Q: It seems your talents span more than just composing music. Can you tell us more about your 3D printer invention?

A: That originally started for this instrument-building class and I wanted to do something a little different. I love the sound of blowing across the bottle, and there is a computer process called “sampling” in which you take a sound, record it and then transpose it into different keys on a keyboard. It’s all digitally done on the computer and I wanted to do that in physical form. I 3D printed the shape of my mouth and created a mouthpiece for each bottle because that was the way to optimize the airflow across the bottle, and then I did all the electrical wiring for it.

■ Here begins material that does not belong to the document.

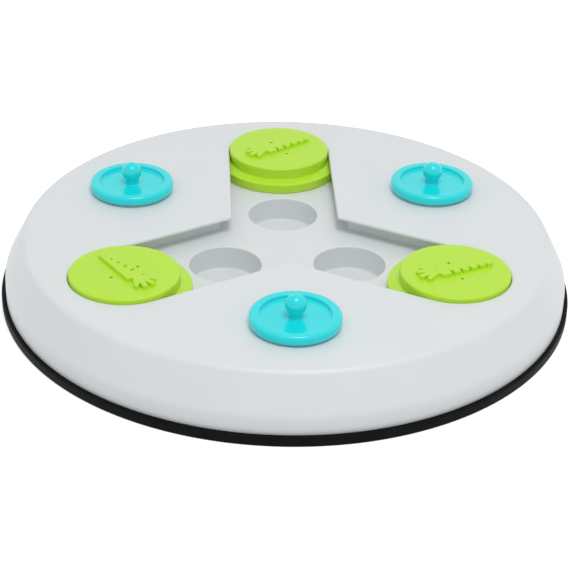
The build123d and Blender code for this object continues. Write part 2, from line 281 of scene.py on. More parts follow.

Q: Who have you learned the most from?

A: That’s really tricky … so obviously my parents and family have been incredibly supportive. While I might not have had formal musical training from them, they gave me the tools to figure it out for myself. I had a really inspirational guitar teacher in London who got me into composing, and got me excited about composing electronic music and different types of music. I also had a really great band teacher who came my senior year and worked with me on my piece. The Beatles — definitely. They are the best melody writers of all time and they have inspired me more than any other group.